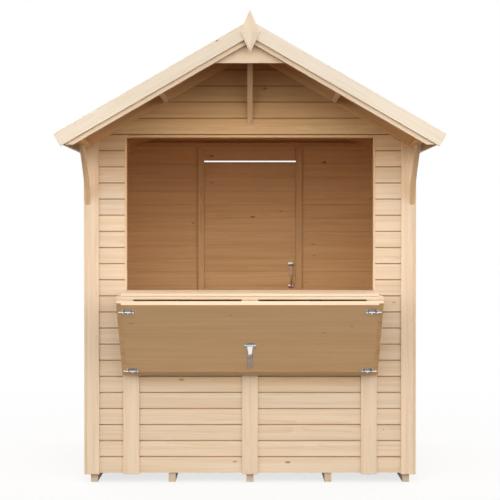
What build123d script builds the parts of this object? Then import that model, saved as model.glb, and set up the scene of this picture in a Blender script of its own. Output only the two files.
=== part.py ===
"""Wooden market stall: a small boarded cabin with a serving window and a fold-down counter.

Millimetres. +Z is up and z = 0 is the underside of the floor bearers. +X is to the right and
-Y is the serving front. The origin is under the middle of the whole stall.
"""
from build123d import *
from math import cos, radians, sin, tan
import os

os.makedirs("parts", exist_ok=True)

# ---- Cabin ----------------------------------------------------------------------------------
cabin_width = 1806          # over the wall boards
cabin_depth = 1406          # over the wall boards
wall_thick = 12             # tongue-and-groove wall boards
stud = 28                   # depth of the wall framing behind the boards
rail_height = 44            # height of the rails in the wall framing
post_width = 44             # corner posts
trim_thick = 12             # corner trims and wall battens
trim_front = 70             # corner trim on the front and the back
trim_side = 82              # corner trim on the side walls
trim_bottom = 45
boards_bottom = 52

# ---- Floor ----------------------------------------------------------------------------------
bearer_width = 39
bearer_height = 50
bearer_spacing = 431
bearer_count = 5
bearer_setback = 8
floor_thick = 12

# ---- Roof -----------------------------------------------------------------------------------
pitch = radians(30)
eaves_height = 1836         # underside of the rafters over the outside of the side trims
rafter_depth = 70
rafter_thick = 28
roof_board = 16
front_overhang = 449
back_overhang = 48
barge_thick = 16
barge_depth = 73
barge_rise = 24             # bottom edge of the bargeboards above the underside of the rafters
eaves_reach = 100           # from the side trims to the outer corners of the bargeboards
roof_set_back = 8           # roof boards shorter than the bargeboards, along the slope
fascia_thick = 14
fascia_reach = 46           # from the side trims to the inside of the fascias
purlin_depth = 45
mid_purlin_at = 515         # along the slope
eaves_purlin_in = 4         # lower outer edge of the eaves purlins, in from the wall boards
wall_rafter_proud = 5
mitre_gap = 0.4             # sawn joint between the left and right pieces at the ridge
gable_plate_thick = 12
gable_plate_bottom = 2260
gable_plate_rise = 50
finial_thick = 16
finial_top = 2530
finial_wide_at = 2413
finial_width = 100
finial_bottom = 2304

# ---- Serving window -------------------------------------------------------------------------
window_width = 1360
window_bottom = 1061
window_top = 1904
lining_side = 11
lining_head = 13
sill_thick = 12
lining_proud = 3

# ---- Fold-down shutter: the counter and the panel that props it ------------------------------
shutter_width = 1400        # outer boards
inner_clearance = 5         # inner boards inside the window linings, each side
inner_thick = 14
outer_thick = 16
cover_batten = 5
batten_width = 88
counter_reach = 370         # wall to the fold
outer_start = 16            # back edge of the counter's outer boards from the wall
inner_start = 35            # back edge of the counter's inner boards from the wall
prop_lean = radians(39)     # from the vertical
prop_inner_length = 497
prop_outer_length = 531
fold_gap = 1
wall_batten_top = 700
rest_start = 495            # down the prop panel to the top of the rest blocks
rest_length = 30
seat_gap = 0.3              # joint between pieces that bear on each other

# ---- Brackets under the roof ----------------------------------------------------------------
bracket_thick = 22
bracket_foot = 1534
bracket_reach = 300
bracket_end = 95
bracket_hollow = 22
ridge_bracket_foot = 1974
ridge_bracket_reach = 330

# ---- Door in the back wall ------------------------------------------------------------------
door_clear_width = 602      # between the door posts
door_post_width = 40
door_opening_half = 330
door_head = 1851
door_top_gap = 9
door_gap = 6.5              # beside, below and behind the leaf
door_board = 12
door_stile_thick = 20
door_stile_width = 70
tie_rail_bottom = 1940
casing_width = 70
handle_x = 270
handle_bottom = 1013
handle_length = 168
handle_foot = 37
handle_bar = 14
handle_stand = 45

# ---- Ironmongery ----------------------------------------------------------------------------
plate = 2.5
knuckle_radius = 5
fold_knuckle_radius = 4
hinge_width = 60
door_strap_length = 300
door_strap_width = 36
door_strap_tip = 18
door_plate_width = 40
strap_start = 6             # from the pin to the flat of the strap and of the plate
knuckle_gap = 1             # between the knuckles of the strap and of the plate
pin_radius = 2.5
pin_clearance = 0.1
door_hinge_heights = (330, 960, 1590)
shutter_hinge_x = 400
fold_hinge_x = 340
bolt_plate = (65, 30)
bolt_radius = 4
bolt_length = 80
bolt_past_edge = 15
bolt_upper_at = 46          # down the prop panel
bolt_lower_at = 481
hasp_at = 292
hasp_length = 172
hasp_width = 34
hasp_end_width = 24
hasp_hinge_width = 62
hasp_slot = (9, 46)

# ---- Derived places -------------------------------------------------------------------------
half_width = cabin_width / 2
trim_half = half_width + trim_thick
ridge_z = eaves_height + trim_half * tan(pitch)
fascia_in = trim_half + fascia_reach
eaves_purlin_at = (half_width - eaves_purlin_in) / cos(pitch) - rafter_thick
barge_top = barge_rise + barge_depth
barge_length = (trim_half + eaves_reach - barge_top * sin(pitch)) / cos(pitch)
roof_length = barge_length - roof_set_back

front_reach = front_overhang + barge_thick + finial_thick
back_reach = cabin_depth + back_overhang + barge_thick
front = (front_reach - back_reach) / 2
back = front + cabin_depth
roof_front = front - front_overhang
roof_back = back + back_overhang
back_inside = back - wall_thick
front_inside = front + wall_thick
side_inside = half_width - wall_thick
floor_top = bearer_height + floor_thick
window_half = window_width / 2
window_cut_half = window_half + lining_side
window_cut_top = window_top + lining_head
window_cut_bottom = window_bottom - sill_thick
batten_x = (shutter_width - batten_width) / 2
inner_half = window_half - inner_clearance
fold_y = front - counter_reach
counter_joint = window_bottom - inner_thick
counter_under = counter_joint - outer_thick
fold_z = counter_under - cover_batten


def roof_z(x, above):
    """Height of a line parallel to the slope, at x from the middle, above the rafters' underside."""
    return ridge_z - abs(x) * tan(pitch) + above / cos(pitch)


def roof_x(z, above=0):
    """Distance from the middle at which such a line comes down to height z."""
    return (ridge_z + above / cos(pitch) - z) / tan(pitch)


def on_slope(side, along, above):
    """Point of a square-cut roof timber, down the slope from the ridge."""
    x = along * cos(pitch) + above * sin(pitch)
    return (side * x, ridge_z - along * sin(pitch) + above * cos(pitch))


def mirrored(outline):
    """The same outline on the other side of the stall."""
    return [(-x, z) for x, z in outline]


def finish(piece, name):
    """Name a piece and write its file."""
    piece.part.label = name
    export_step(piece.part, f"parts/{name}.step")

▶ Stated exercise
Print exactly, and only, the lines beginning at the top of the listing and ending at the line with "a fold-down counter.".

▶ Written response
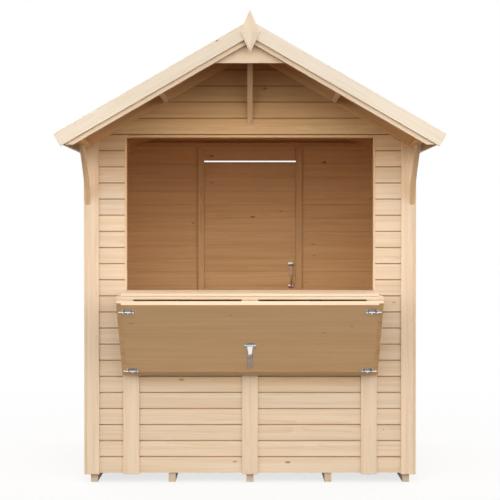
What build123d script builds the parts of this object? Then import that model, saved as model.glb, and set up the scene of this picture in a Blender script of its own. Output only the two files.
=== part.py ===
"""Wooden market stall: a small boarded cabin with a serving window and a fold-down counter.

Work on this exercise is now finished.